── Provided data

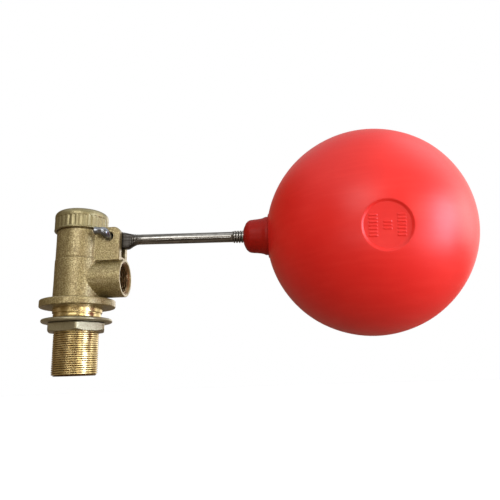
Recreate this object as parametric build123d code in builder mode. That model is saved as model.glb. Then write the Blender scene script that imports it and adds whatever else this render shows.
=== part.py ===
"""Float valve for a water tank: a brass body with a threaded tank shank, a lever and a hollow float.

Millimetres. Z runs up the body's axis and X towards the lever. The origin is on the body's axis, at the
underside of the flange that rests on the tank wall. Everything is drawn with the valve fully open.
"""
import os
from math import cos, radians, sin, sqrt

from build123d import *

# ---- threads ----
PIPE_PITCH = 2.309  # 11 threads per inch
PIPE_DEPTH = 0.64 * PIPE_PITCH
SHANK_R = 23.9  # G 1 1/2 outside
OUTLET_R = 16.62  # G 1 outside
CAP_PITCH = 2.0
ROD_PITCH = 3.0

# ---- valve body ----
FLANGE_R = 40.8
FLANGE_H = 8.6
FLANGE_EDGE_R = 1.6
SHANK_END = -73.3
SHANK_BORE_R = 17.0
SHANK_CHAMFER = 1.9
COLLAR_R = 26.6
COLLAR_LOW_R = 25.7
COLLAR_END = -11.4
GROOVE_DEPTH = 0.9  # turned between the collar's two bands
GROOVE_LOW_Z = -7.0
GROOVE_TOP_Z = -6.2
FULL_THREAD_TOP = -28.9
THREAD_RELIEF = 0.3  # above there the thread is this much smaller
BODY_R = 26.7
LOWER_BODY_R = 27.3
PARTING_Z = 54.5
SHOULDER_Z = 87.1
RIM_Z = 103.0
NECK_R = 26.3
NECK_THREAD_DEPTH = 0.9
CHAMBER_R = 21.0
CHAMBER_Z = 11.0
SEAT_POCKET_R = 19.0
SEAT_POCKET_Z = 2.0

# ---- side outlet ----
OUTLET_Z = 32.0
OUTLET_BOSS_R = 21.25
OUTLET_FACE_X = 53.8
OUTLET_THREAD_LENGTH = 19.0
OUTLET_PORT_R = 14.0
OUTLET_MOUTH_R = 18.4
OUTLET_MOUTH_DEPTH = 3.2

# ---- slotted boss and pivot ----
BOSS_X = 50.4
BOSS_HALF_W = 14.5
BOSS_LOW_Z = 50.8
BOSS_TOP_Z = 89.6
BOSS_CORNER = 7.0
BOSS_EDGE_R = 1.8
BOSS_BACK_X = 31.5  # the top is cut away behind this to clear the cap
SLOT_HALF_W = 6.2
SLOT_MOUTH_Z = 56.0
SLOT_WALL_Z = 62.0
SLOT_WALL_TOP_Z = 84.5
SLOT_MOUTH_X = 30.6
PIVOT_X = 38.0
PIVOT_Z = 77.3
PIN_R = 3.85
PIN_HOLE_R = 5.0

# ---- lever ----
DROOP = 1.5  # degrees below level with the valve open
SWING = 18.0  # degrees from open to closed
NOSE_ARM = 30.0
NOSE_R = 5.0
BLADE_T = 9.6
ROD_R = 5.9
ROD_THREAD_R = 6.9
ROD_THREAD_START = 137.0
ROD_END = 167.0

# ---- float ----
FLOAT_R = 112.4
FLOAT_WALL = 2.5
FLOAT_U = 289.6  # pivot to float centre, along the lever
NECK_U = 151.5  # pivot to the end of the float's neck
DISC_FLOOR = 108.0  # from the float's centre to the floor of the sunk disc
DISC_R = 21.2
DISC_DRAFT = 55.0  # degrees that its wall leans outwards
DISC_TURN = 102.0  # about the lever's axis, from straight up towards the near side

# ---- piston ----
LIFT = NOSE_ARM * (sin(radians(SWING - DROOP)) + sin(radians(DROOP)))
PISTON_R = 20.92
SEAT_TOP_Z = 17.0
SEAT_BORE_R = 12.0
SEAL_GAP = 0.3
SEAL_Z = SEAT_TOP_Z + SEAL_GAP + LIFT
SEAL_R = 16.0
SEAL_T = 4.0
RING_T = 2.4
WINDOW_GAP = 0.32

# ---- cap ----
CAP_R = 29.9
CAP_LOW_Z = 87.5
CAP_TOP_Z = 111.3
CAP_BORE_R = 26.75
CAP_CEILING_Z = 105.6
CAP_WALL_R = 29.3  # between the grip ribs
RIB_TOP_Z = 101.8
RIB_COUNT = 32
RIB_R = 1.55
SHOULDER_R = 6.6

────

● **Description of the task**:
Write out all the lines again, exactly as they are.

● **Solution to this exercise**:
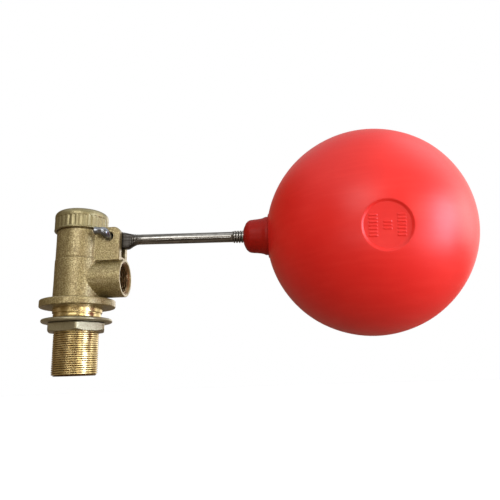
Recreate this object as parametric build123d code in builder mode. That model is saved as model.glb. Then write the Blender scene script that imports it and adds whatever else this render shows.
=== part.py ===
"""Float valve for a water tank: a brass body with a threaded tank shank, a lever and a hollow float.

Millimetres. Z runs up the body's axis and X towards the lever. The origin is on the body's axis, at the
underside of the flange that rests on the tank wall. Everything is drawn with the valve fully open.
"""
import os
from math import cos, radians, sin, sqrt

from build123d import *

# ---- threads ----
PIPE_PITCH = 2.309  # 11 threads per inch
PIPE_DEPTH = 0.64 * PIPE_PITCH
SHANK_R = 23.9  # G 1 1/2 outside
OUTLET_R = 16.62  # G 1 outside
CAP_PITCH = 2.0
ROD_PITCH = 3.0

# ---- valve body ----
FLANGE_R = 40.8
FLANGE_H = 8.6
FLANGE_EDGE_R = 1.6
SHANK_END = -73.3
SHANK_BORE_R = 17.0
SHANK_CHAMFER = 1.9
COLLAR_R = 26.6
COLLAR_LOW_R = 25.7
COLLAR_END = -11.4
GROOVE_DEPTH = 0.9  # turned between the collar's two bands
GROOVE_LOW_Z = -7.0
GROOVE_TOP_Z = -6.2
FULL_THREAD_TOP = -28.9
THREAD_RELIEF = 0.3  # above there the thread is this much smaller
BODY_R = 26.7
LOWER_BODY_R = 27.3
PARTING_Z = 54.5
SHOULDER_Z = 87.1
RIM_Z = 103.0
NECK_R = 26.3
NECK_THREAD_DEPTH = 0.9
CHAMBER_R = 21.0
CHAMBER_Z = 11.0
SEAT_POCKET_R = 19.0
SEAT_POCKET_Z = 2.0

# ---- side outlet ----
OUTLET_Z = 32.0
OUTLET_BOSS_R = 21.25
OUTLET_FACE_X = 53.8
OUTLET_THREAD_LENGTH = 19.0
OUTLET_PORT_R = 14.0
OUTLET_MOUTH_R = 18.4
OUTLET_MOUTH_DEPTH = 3.2

# ---- slotted boss and pivot ----
BOSS_X = 50.4
BOSS_HALF_W = 14.5
BOSS_LOW_Z = 50.8
BOSS_TOP_Z = 89.6
BOSS_CORNER = 7.0
BOSS_EDGE_R = 1.8
BOSS_BACK_X = 31.5  # the top is cut away behind this to clear the cap
SLOT_HALF_W = 6.2
SLOT_MOUTH_Z = 56.0
SLOT_WALL_Z = 62.0
SLOT_WALL_TOP_Z = 84.5
SLOT_MOUTH_X = 30.6
PIVOT_X = 38.0
PIVOT_Z = 77.3
PIN_R = 3.85
PIN_HOLE_R = 5.0

# ---- lever ----
DROOP = 1.5  # degrees below level with the valve open
SWING = 18.0  # degrees from open to closed
NOSE_ARM = 30.0
NOSE_R = 5.0
BLADE_T = 9.6
ROD_R = 5.9
ROD_THREAD_R = 6.9
ROD_THREAD_START = 137.0
ROD_END = 167.0

# ---- float ----
FLOAT_R = 112.4
FLOAT_WALL = 2.5
FLOAT_U = 289.6  # pivot to float centre, along the lever
NECK_U = 151.5  # pivot to the end of the float's neck
DISC_FLOOR = 108.0  # from the float's centre to the floor of the sunk disc
DISC_R = 21.2
DISC_DRAFT = 55.0  # degrees that its wall leans outwards
DISC_TURN = 102.0  # about the lever's axis, from straight up towards the near side

# ---- piston ----
LIFT = NOSE_ARM * (sin(radians(SWING - DROOP)) + sin(radians(DROOP)))
PISTON_R = 20.92
SEAT_TOP_Z = 17.0
SEAT_BORE_R = 12.0
SEAL_GAP = 0.3
SEAL_Z = SEAT_TOP_Z + SEAL_GAP + LIFT
SEAL_R = 16.0
SEAL_T = 4.0
RING_T = 2.4
WINDOW_GAP = 0.32

# ---- cap ----
CAP_R = 29.9
CAP_LOW_Z = 87.5
CAP_TOP_Z = 111.3
CAP_BORE_R = 26.75
CAP_CEILING_Z = 105.6
CAP_WALL_R = 29.3  # between the grip ribs
RIB_TOP_Z = 101.8
RIB_COUNT = 32
RIB_R = 1.55
SHOULDER_R = 6.6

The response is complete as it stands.